Почему я ничего не сделала в ее защиту, сразу же, как только услышала ее крики? В тот момент, а вернее, в тот день я еще мало реагировала на окружающую обстановку. Последний раз я встречала уголовниц весной 1964 года, когда сидела в «Крестах» по 191-й статье — сопротивление представителям власти. Естественная отчужденность порядочного человека, попавшего в среду непорядочных. Я была занята собой: голодовку объявила как-то сгоряча, это был первый всплеск протеста, а теперь нужно было распределить его во времени, рассчитать силы, установить срок, наконец. Через несколько дней я уже поняла, что сил моих хватит надолго и что я попала в гораздо более порядочную среду, чем та, в которую окунулась с первого ареста.

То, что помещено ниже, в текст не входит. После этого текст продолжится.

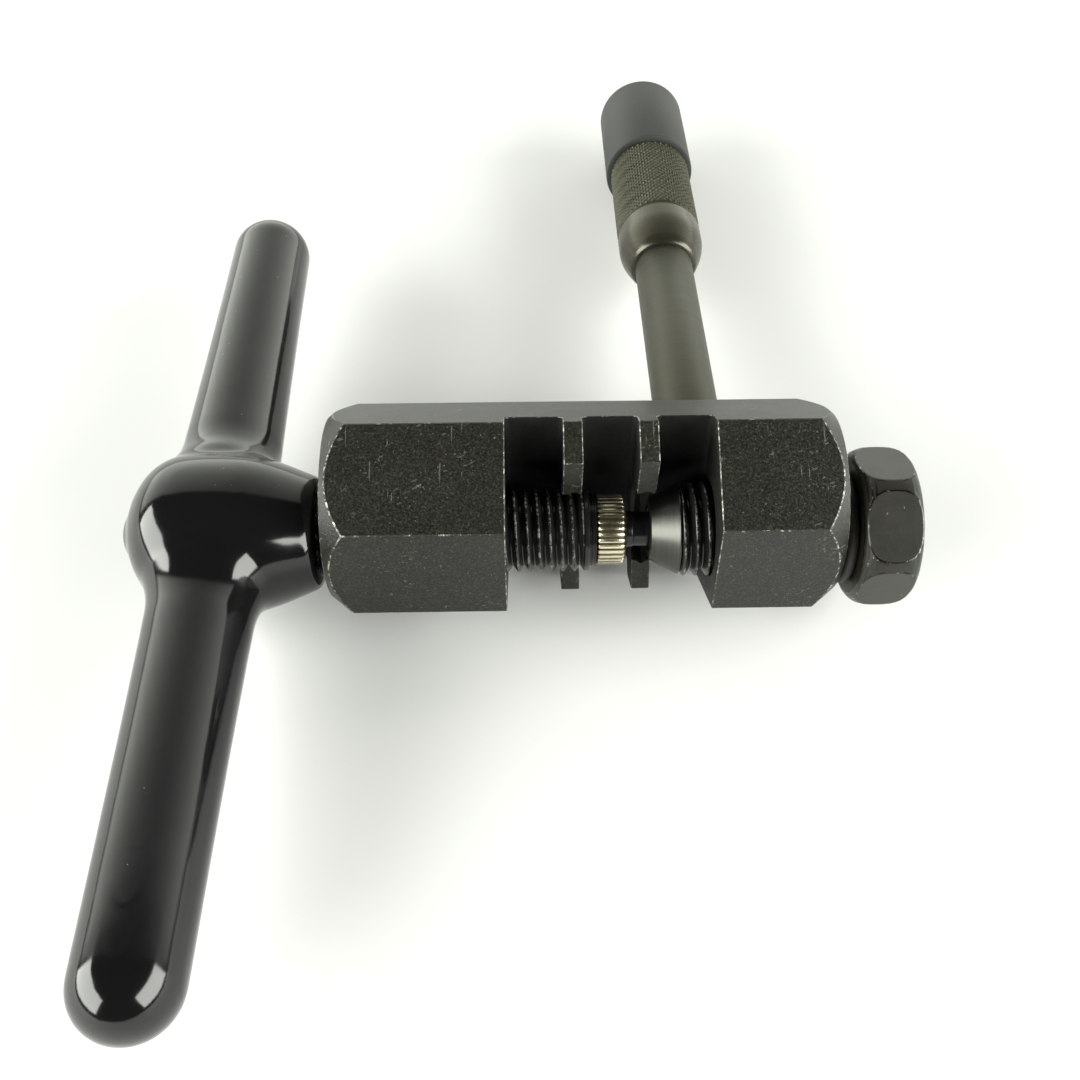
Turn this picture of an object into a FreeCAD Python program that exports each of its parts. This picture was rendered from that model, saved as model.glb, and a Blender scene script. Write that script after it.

Не сработал рефлекс защиты ближнего, в обычной жизни редко меня подводивший. Этой истории я стыжусь до сих пор, ибо считаю, что должна была вести себя безукоризненно с первой минуты, с первого шага по этому новому кругу.
Были ли после ситуации, в которых я вела себя недостойно? Пожалуй, не было. Хотя бывали минуты внутренней растерянности, когда я заметно для окружающих в считанные секунды должна была решить, как мне себя вести. Были ошибки, но не те, которых можно стыдиться. Некоторые эпизоды тюремной жизни я переживала в воспоминаниях снова и снова, пытаясь понять, что и почему я сделала не так.
Иногда я нахожу ответ сама, иногда обращаюсь к более опытным друзьям. Что ж, учителя у меня были те же, что могли быть у любого, — Солженицын и другие. Опыт постоянных, но кратковременных арестов последних лет давал мало. Сейчас, через полгода после этой истории, я считаю, что мне повезло — весь этот опыт был мне необходим, более того, требуется еще некоторое продолжение…
На другой день всех вновь прибывших повели в женский корпус и стали разводить по камерам. В коридоре корпусная начальница почему-то сразу выбрала меня из толпы и велела отойти в сторону. Затем она очень быстро развела женщин по камерам: «Трое — сюда, четверо — сюда», — и так далее. Когда осталась одна я, она повела меня в конец коридора, вручила мне матрас, миску с кружкой и раскрыла передо мной дверь новой камеры.
Я остановилась у порога. Узкая, длинная камера шириной чуть больше двух метров, длиной метров 12 — 15. Двухэтажные нары стоят вдоль стен, оставляя посередине неширокий проход. 36 «шконок». Небольшое окно почти не пропускает дневного света, и в камере горит электричество, хотя уже середина дня. Я с удивлением замечаю, что в камере нет ни одного свободного места. Оборачиваюсь к надзирательнице:
— Простите, но здесь нет мест.
— Ложись на пол под шконку, — отвечает она и захлопывает дверь.
Я здороваюсь с обитательницами камеры, кладу свернутый матрас в свободный угол возле окна, сажусь на него и закуриваю.
— Это ты, что ли, политическая? — спрашивает меня здоровенная бабища мужским голосом. Остальные притихли и выжидающе смотрят на меня.
— По-видимому, я, раз уж вам дали такую информацию. Расспрашивают о деле. В этих расспросах есть что-то настораживающее. Я отвечаю очень коротко.
— А почему ты не стелешь матрас и не ложишься?
— Так ведь некуда.
— Забирайся под любую шконку, какая понравится, — говорит та, здоровая баба. Она здесь вроде атаманши. В ее словах и в том, как на меня глядят остальные, мне чудится желание поглумиться.
— Я не крыса, чтобы ютиться под нарами. Общий взрыв возмущения.